The request
Restate, exactly and only, the lines from the first through the line containing "0.4), PEEL_STRENGTH, PEEL_DEEP)".

Data excerpt
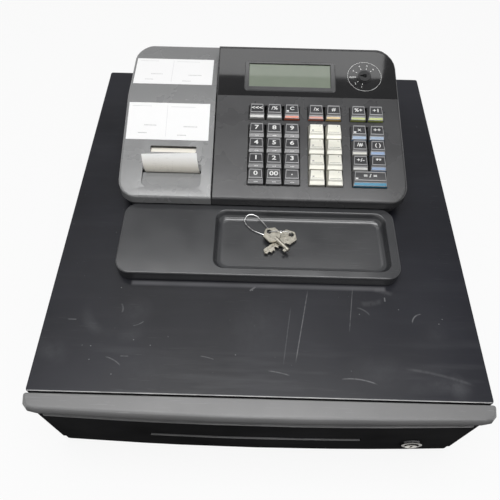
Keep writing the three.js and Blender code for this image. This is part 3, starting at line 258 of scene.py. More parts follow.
def orange_peel(graph):
    return graph.bump(graph.noise(PEEL_SCALE, 2, 0.4), PEEL_STRENGTH, PEEL_DEEP)


def coated_steel(name, colour, rough, wear, level=0.4):
    """Powder-coated steel with an orange-peel surface, patches of tone and fine scratches."""
    graph = Graph(name)
    cloud = graph.span(graph.noise(COAT_TONES, 4, 0.6), *COAT_TONE_RANGE)
    tone = graph.mix(cloud, *(shade(colour, factor) for factor in COAT_SHADES))
    marks = scratches(graph, COAT_SCRATCHES, COAT_MARK_LEAST)
    tone = graph.mix(graph.times(marks, COAT_MARK_SHARE * wear), tone, COAT_MARK_COLOUR)
    low, high = (rough + change for change in COAT_SHEEN)
    graph.set(Base_Color=tone, Roughness=graph.drift(COAT_SHEENS, low, high, detail=4, rough=0.6),
              Normal=graph.bump(marks, MARK_RELIEF, COAT_MARK_DEEP, orange_peel(graph)))
    graph.level(level)
    return graph.material


# The cabinet's top in millimetres: its height, how far below it the marks fade out, and its front edge
STEEL_TOP = 126
STEEL_TOP_FADE = (0.6, 0.2)
STEEL_FRONT = -205
# How wide the painted highlight along the top's front edge is
EDGE_HIGHLIGHT_WIDE = 1.4
# A painted band of light on the steel along the coin tray's front edge
LIGHT_BAND_X = (-128, 123)
LIGHT_BAND_Y = (-98.5, -91.5)
LIGHT_BAND_SOFT = 2.5

# Long marks on the steel top in millimetres: start, end, bow, half width, soft edge and strength
LONG_SCRATCHES = (
    ((46, -98), (32, -174), 0, 0.15, 0.5, 0.75), ((90, -94), (83, -142), 0, 0.1, 0.5, 0.5),
    ((29, -117), (21, -176), 0, 0.1, 0.6, 0.28), ((153, -121), (143, -131), -2.5, 0.25, 0.6, 0.7),
    ((72, -187), (104, -191), 2.2, 0.2, 0.6, 0.75), ((7, -181), (27, -185), 0.5, 0.15, 0.6, 0.55),
    ((-54, -169), (-41, -172), 0.4, 0.1, 0.5, 0.5), ((-139, -172), (-124, -180), 1.2, 0.15, 0.6, 0.6),
    ((-181, -136), (-172, -136), 0, 0.15, 0.5, 0.6), ((-119, -141), (-109, -136), -1, 0.15, 0.5, 0.5),
    ((-11, -101), (-5, -96), 0, 0.5, 0.6, 0.7), ((120, -104), (120, -109), 0, 0.4, 0.5, 0.7),
    ((-126, -171), (-118, -171), 0, 0.1, 0.5, 0.5), ((96, -112), (118, -108), -1, 1.2, 2.5, 0.14),
    ((92, -116), (104, -124), 1.5, 0.3, 0.8, 0.3), ((-133, -118), (-131, -128), 1.2, 0.3, 0.8, 0.35),
    ((110, -96), (129, -101), 0.5, 0.9, 2.2, 0.18), ((130, -176), (190, -190), 2, 0.3, 1.5, 0.2),
)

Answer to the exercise
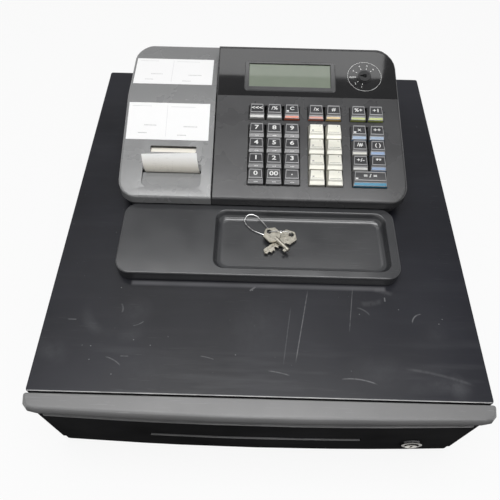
Keep writing the three.js and Blender code for this image. This is part 3, starting at line 258 of scene.py. More parts follow.
def orange_peel(graph):
    return graph.bump(graph.noise(PEEL_SCALE, 2, 0.4), PEEL_STRENGTH, PEEL_DEEP)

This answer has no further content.